It was disheartening to have the President Obama fail, or was it refuse, to even mention the Declaration of Independence in his, as he audaciously likes to call them, “Your Weekly Address” for the Fourth of July weekend. Nope, President Obama could not bring himself to mention our Declaration of Independence in his 600 word, nearly four minute-long talk.
Don’t get me wrong. I am very happy Obama is making the effort to fill the South Lawn with hundreds of troops, veterans, and their families in order to honor them. And I’m also happy that Obama commended Michelle Obama and Dr. Jill Biden for their support of the Joining Forces initiative. But couldn’t he have at least mentioned the Declaration of Independence?
Last year at least Obama made reference to the Declaration:
We remember as well that this is the day when, 239 years ago, our founding patriots declared our independence, proclaiming that all of us are created equal, endowed by our Creator with certain unalienable rights including the rights to life, liberty, and the pursuit of happiness.
A couple of centuries later, we have made ourselves into a big, bold, dynamic, and diverse country. We are of all races, we come from all places, we practice all faiths, and believe in all sorts of different ideas. But our allegiance to this declaration – this idea – is the creed that binds us together. It’s what, out of many, makes us one.
As he did in 2014:
It was 238 years ago that our founders came together in Philadelphia to launch our American experiment. There were farmers and businessmen, doctors and lawyers, ministers and a kite-flying scientist.
Those early patriots may have come from different backgrounds and different walks of life. But they were united by a belief in a simple truth — that we are all created equal; that we are all endowed by our Creator with certain inalienable rights; and that among these rights are life, liberty and the pursuit of happiness.
Over the years, that belief has sustained us through war and depression; peace and prosperity. It’s helped us build the strongest democracy, the greatest middle class, and the most powerful military the world has ever known. And today, there isn’t a nation on Earth that wouldn’t gladly trade places with the United States of America.
And 2013 Obama actually used the words Declaration of Independence:
On July 4th, 1776, a small band of patriots declared that we were a people created equal – free to think and worship and live as we please. It was a declaration heard around the world – that we were no longer colonists, we were Americans, and our destiny would not be determined for us; it would be determined by us.
It was a bold and tremendously brave thing to do. It was also nearly unthinkable. At that time, kings and princes and emperors ruled the world. But those patriots were certain that a better way was possible. And to achieve it – to win their freedom – they were willing to lay it all on the line. Their lives. Their fortunes. Their sacred honor.

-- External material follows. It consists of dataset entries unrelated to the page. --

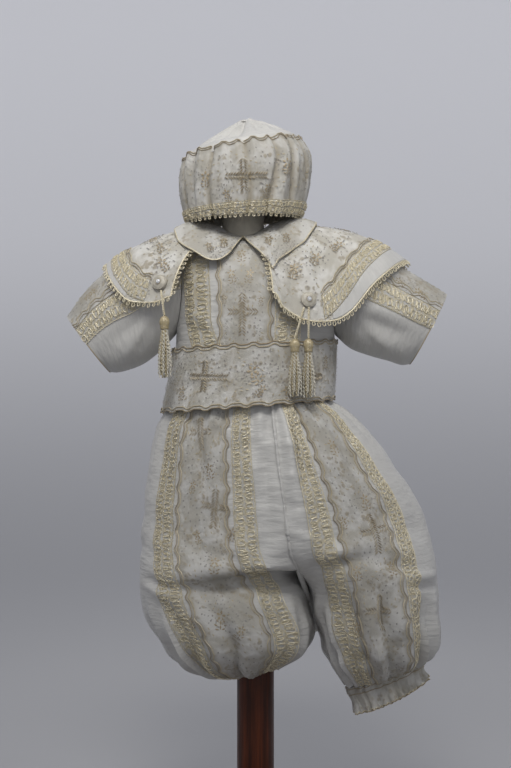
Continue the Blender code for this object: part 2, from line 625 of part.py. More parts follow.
def make_hat():
    inside = (HAT_APEX[0], 0.0, HAT_INSIDE_Z)
    band = tilted_rings(HAT_BAND, HAT_COLUMNS)
    wall("hat_band", band, True, inside, SATIN, lace())
    out = outward(band, True, inside)
    low = (band + out * GAP)[HAT_EDGING_ROWS[0] : HAT_EDGING_ROWS[1]]
    high = low + out[HAT_EDGING_ROWS[0] : HAT_EDGING_ROWS[1]] * BRAID
    slab("hat_edging", low, high, True, braid())
    seat = band[0] - out[0] * (SATIN + 2 * GAP)
    middle = seat.mean(axis=0)
    rings = []
    for size, rise in zip(HAT_CROWN_SIZES, HAT_CROWN_RISE, strict=True):
        rings.append(middle + (seat - middle) * size + (np.array(HAT_APEX) - middle) * rise)
    wall("hat_crown", np.array(rings), True, inside, SATIN, satin(), peak=True)


def cape_normal(direction, reach):
    """The cape's own normal, from small steps down it and round it."""
    step, turn = CAPE_PROBE
    along = cape_point(direction, reach + step) - cape_point(direction, reach - step)
    around = cape_point(direction + turn, reach) - cape_point(direction - turn, reach)
    found = np.cross(around, along)
    found /= np.linalg.norm(found)
    return found if found[1] < 0 else -found


def cord(name, points):
    curve = bpy.data.curves.new(name, "CURVE")
    curve.dimensions = "3D"
    spline = curve.splines.new("POLY")
    spline.points.add(len(points) - 1)
    for point, place in zip(spline.points, points, strict=True):
        point.co = (*(np.asarray(place) * MM), 1.0)
    curve.bevel_depth = CORD_RADIUS * MM
    curve.bevel_resolution = CORD_SIDES
    curve.use_fill_caps = True
    curve.materials.append(braid())
    made = bpy.data.objects.new(name, curve)
    bpy.context.scene.collection.objects.link(made)


def make_buttons():
    for name, (direction, reach) in (("right", BUTTON_RIGHT), ("left", BUTTON_LEFT)):
        out = cape_normal(direction, reach)
        seat = cape_point(direction, reach) + out * BUTTON_LIFT
        turned("button_" + name, BUTTON_PROFILE, BUTTON_SIDES, seat, out, satin())
        top = seat + out * (BUTTON_PROFILE[-1][1] + GAP)
        turned("button_stone_" + name, STONE_PROFILE, STONE_SIDES, top, out, stone())


def make_tassels():
    for name, (top, length) in TASSELS.items():
        profile = tuple((radius, -share * length) for radius, share in reversed(TASSEL_PROFILE))
        turned("tassel_" + name, profile, TASSEL_SIDES, top, (0, 0, 1), braid())
        direction, reach = BUTTON_RIGHT if name == "right" else BUTTON_LEFT
        out = cape_normal(direction, reach)
        seat = cape_point(direction, reach) + out * (BUTTON_LIFT + CORD_LIFT)
        start = seat + np.array([CORD_LEAN * (top[0] - seat[0]), *CORD_START])
        end = np.array(top) + (0.0, 0.0, CORD_CLEAR)
        share = np.linspace(0, 1, CORD_STEPS)[:, None]
        bow = np.array([0.0, CORD_BOW, 0.0]) * np.sin(np.pi * share)
        cord("tassel_cord_" + name, start + (end - start) * share + bow)


def main():
    for old in list(bpy.data.objects):
        bpy.data.objects.remove(old, do_unlink=True)
    make_stand()
    make_form()
    make_bodice()
    make_sleeves()
    make_legs()
    make_capes()
    make_collar()
    make_belt()
    make_hat()
    make_buttons()
    make_tassels()


main()
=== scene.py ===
"""Christening romper suit with capelets, belt and cap on a dress form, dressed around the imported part.

Tables are in millimetres and degrees, and MM turns them into metres where a mesh is made.
+Z is up, -Y is the front, and left and right are the wearer's, so the wearer's right is at -X.
"""

import bpy
import numpy as np
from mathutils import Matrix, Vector


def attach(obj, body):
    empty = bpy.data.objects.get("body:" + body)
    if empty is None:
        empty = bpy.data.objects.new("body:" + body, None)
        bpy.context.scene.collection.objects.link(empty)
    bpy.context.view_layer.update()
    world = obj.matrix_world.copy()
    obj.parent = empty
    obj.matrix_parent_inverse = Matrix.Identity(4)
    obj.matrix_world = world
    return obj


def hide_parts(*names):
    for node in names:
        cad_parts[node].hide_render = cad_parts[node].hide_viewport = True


bl_info = {
    "name": "Christening Suit",
    "version": (1, 0, 0),
    "blender": (4, 5, 0),
    "location": "3D View > Sidebar > Christening Suit",
    "description": "Sews the satin, lace, braid and tassels of a christening suit round its frame",
    "category": "Add Mesh",
}

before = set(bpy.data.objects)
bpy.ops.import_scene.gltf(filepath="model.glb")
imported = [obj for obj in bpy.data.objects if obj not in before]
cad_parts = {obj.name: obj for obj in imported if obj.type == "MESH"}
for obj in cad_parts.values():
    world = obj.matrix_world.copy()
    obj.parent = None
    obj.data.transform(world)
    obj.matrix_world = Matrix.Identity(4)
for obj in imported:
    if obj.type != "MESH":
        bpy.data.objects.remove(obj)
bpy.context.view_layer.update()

MM = 0.001
TAU = 2 * np.pi

# Walls and clearances
SATIN, LACE, BRAID = 1.1, 0.8, 0.7
GAP = 0.3

# Stand
BASE_RADIUS, BASE_HEIGHT, BASE_EDGE = 125, 22, 5
POLE_RADIUS, POLE_TOP = 18.5, 330

# Neck of the garment, an upright ring that dips at the front, and the armholes
NECK_X, NECK_RADIUS = -12, 27
NECK_BACK_Z, NECK_DIP, BACK_DIP = 603.2, 14.2, 0.3
ARM_Z, ARM_HALF_HEIGHT, ARM_HALF_DEPTH = 541, 47, 30

# Dress form: z, x at the right side, x at the left side, depth to the front and back
FORM = (
    (330.3, -52, 50, 40), (336, -62, 60, 48), (380, -69, 66, 54),
    (450, -72, 69, 56), (520, -73, 72, 57), (552, -75, 74, 52),
    (571, -73.5, 72, 42), (582.5, -64, 54, 28.5), (588.5, -48, 27, 24.5),
    (595, -37.2, 13.2, 23.8), (625, -34, 10, 22), (668, -31, 10, 20.5),
    (691, -26, 7.5, 16), (702, -19, 1, 9.5), (706.8, -13, -5, 4),
)

# Bodice: z at the sides, z at the front and back middle, x right, x left, depth
BODICE = (
    (453, 453, -84, 75.5, 62), (472, 472, -80.5, 77, 62.5),
    (486, 488, -79.5, 79, 63), (500, 505, -80, 80, 64),
    (518, 522, -81, 81, 64), (538, 540, -82, 82, 62.5),
    (558, 556, -84, 84, 58), (574, 569, -85, 85, 51),
    (587, 578, -84, 84, 42), (593, 583, -68, 58, 36),
    (598, 586, -52, 34, 31), (601.2, 587, -41.5, 17.5, 27.5),
)
ARM_EDGE = 31  # degrees from the side seam that the armhole pushes aside

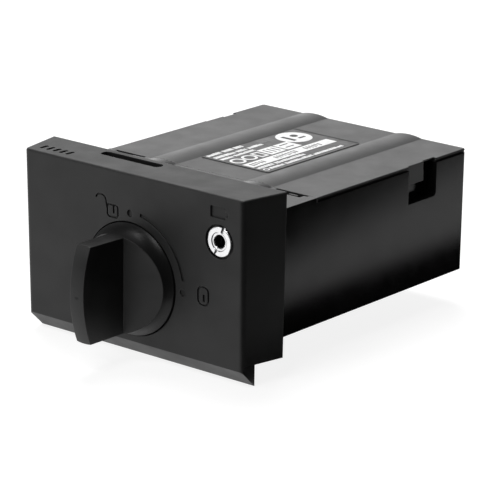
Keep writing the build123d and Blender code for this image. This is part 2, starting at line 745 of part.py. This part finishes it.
with BuildPart() as power_transistors:
    with Locations(*[(x, at(board_face), 24.0) for x in (-6.0, 6.0)]):
        Box(6.6, 2.3, 6.1, align=from_front)
    with Locations(*[(x, at(board_face), 28.4) for x in (-6.0, 6.0)]):
        Box(5.3, 0.8, 3.0, align=from_front)
save(power_transistors, "power_transistors")

with BuildPart() as control_chip:
    with Locations((0, at(board_face), 36.0)):
        Box(7.0, 1.4, 4.4, align=from_front)
save(control_chip, "control_chip")

with BuildPart() as chip_pins:
    with Locations(*[(1.27 * i, at(board_face), 36.0 + side * 2.8) for i in range(-2, 3) for side in sides]):
        Box(0.5, 0.4, 1.2, align=from_front)
save(chip_pins, "chip_pins")

with BuildPart() as filter_capacitors:
    with Locations(*[rearward(x, board_face, 35.5) for x in (-26.5, 26.5)]):
        Cylinder(3.15, 7.5, align=bottom)
    fillet(filter_capacitors.faces().group_by(Axis.Y)[-1].edges(), radius=0.5)
save(filter_capacitors, "filter_capacitors")

with BuildPart() as charge_inductor:
    with Locations((-24.5, at(board_face), 24.5)):
        Box(9.0, 4.5, 9.0, align=from_front)
    fillet(charge_inductor.edges().filter_by(Axis.Y), radius=1.5)
save(charge_inductor, "charge_inductor")

with BuildPart() as resettable_fuse:
    with Locations((26.0, at(board_face), 24.0)):
        Box(8.0, 2.4, 5.0, align=from_front)
    fillet(resettable_fuse.edges().filter_by(Axis.Y), radius=1.2)
save(resettable_fuse, "resettable_fuse")

thermistor_z = floor_z + 29.8
with BuildPart() as thermistor:
    with Locations((0, at(cell_front + 8.0), thermistor_z)):
        Box(2.4, 6.0, 1.6, align=from_front)
    fillet(thermistor.edges().filter_by(Axis.Y), radius=0.7)
save(thermistor, "thermistor")

# ================================================================ output contacts
with BuildPart() as contact_carrier:
    with Locations((0, at(inner_rear - 1.6), cell_z)):
        Box(38.0, 1.6, 20.0, align=from_front)
    with Locations(*[(x, at(inner_rear - 1.6), cell_z) for x in contact_places]):
        Box(6.0, 3.4, 13.0, mode=Mode.SUBTRACT)
save(contact_carrier, "contact_carrier")

for contact_name, x in zip(("contact_negative", "contact_positive"), contact_places):
    with BuildPart() as contact:
        with Locations((x, at(inner_rear - 1.6 - 0.5), cell_z)):
            Box(5.6, 0.5, 16.0, align=from_front)
        with Locations((x, at(inner_rear - 1.6), cell_z)):
            Box(5.4, 1.0, 10.0, align=from_front)
    fillet(contact.faces().sort_by(Axis.Y)[-1].edges(), radius=0.4)
    save(contact, contact_name)

# ================================================================ leads
lead_radius = 0.7
lead_z = floor_z + 1.6
contact_front = inner_rear - 2.1

for lead_name, side in (("output_lead_negative", -1), ("output_lead_positive", 1)):
    with BuildPart() as output_lead:
        with BuildLine():
            route = FilletPolyline(
                (side * 12.0, at(contact_front), 22.0),
                (side * 12.0, at(contact_front - 2.2), 22.0),
                (side * 12.0, at(contact_front - 2.2), lead_z),
                (side * 1.3, at(contact_front - 2.2), lead_z),
                (side * 1.3, at(24.5), lead_z),
                (side * 1.3, at(24.5), 17.0),
                (side * 1.3, at(board_face), 17.0),
                radius=1.0,
            )
        with BuildSketch(Plane(route @ 0, z_dir=route % 0)):
            Circle(lead_radius)
        sweep(path=route)
    save(output_lead, lead_name)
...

They fought a revolution. Few would have bet on our side to win. But for the first of many times to come, America proved the doubters wrong.
[. . .]
And now we, the people, must make their task our own – to live up to the words of that Declaration of Independence, and secure liberty and opportunity for our own children, and for future generations [emphasis added].
In 2012, when Independence day fell mid week, there was not a Fourth of July themed Weekly Address. But in 2011, when like this year the holiday was on a Monday, Obama at least mentioned Independence Day:
On Monday, we celebrate Independence Day, the day we declared a new nation, based on revolutionary idea: that people ought to determine their own destiny; that freedom and self-governance weren’t gifts handed to us by kings or emperors, but the rights of every human being.
In 2010, when his, I mean Your Weekly Address, was presented on July 3, Obama mentioned that we declared our independence without talking about the document:
But what this weekend reminds us, more than any other, is that we are a nation that has always risen to the challenges before it. We are a nation that, 234 years ago, declared our independence from one of the greatest empires the world had ever known.
Even in 2009, in a Weekly Address entitled, “President Obama Celebrates Independence Day and the American Spirit,” Obama did not say Declaration of Independence.
We are called to remember how unlikely it was that our American experiment would succeed at all; that a small band of patriots would declare independence from a powerful empire; and that they would form, in the new world, what the old world had never known – a government of, by, and for the people.
[. . .]
And on this July 4th, we need to summon that spirit once more. We need to summon the same spirit that inhabited Independence Hall two hundred and thirty-three years ago today.
So there you have it. Only once out, of eight opportunities, did Obama actually use the words Declaration of Independence. Why does Obama disrespect one of the most revered historic documents? A document which contains what is said to be one of the best-known sentences in the English language:
We hold these truths to be self-evident, that all men are created equal, that they are endowed by their Creator with certain unalienable Rights, that among these are Life, Liberty and the pursuit of Happiness.
That sentence contains the most potent and consequential words in American history. A passage that came to represent a moral standard to which the United States should strive. The Declaration of Independence inspired many other similar documents in other countries. So why does Obama fail, or refuse, to give it its due?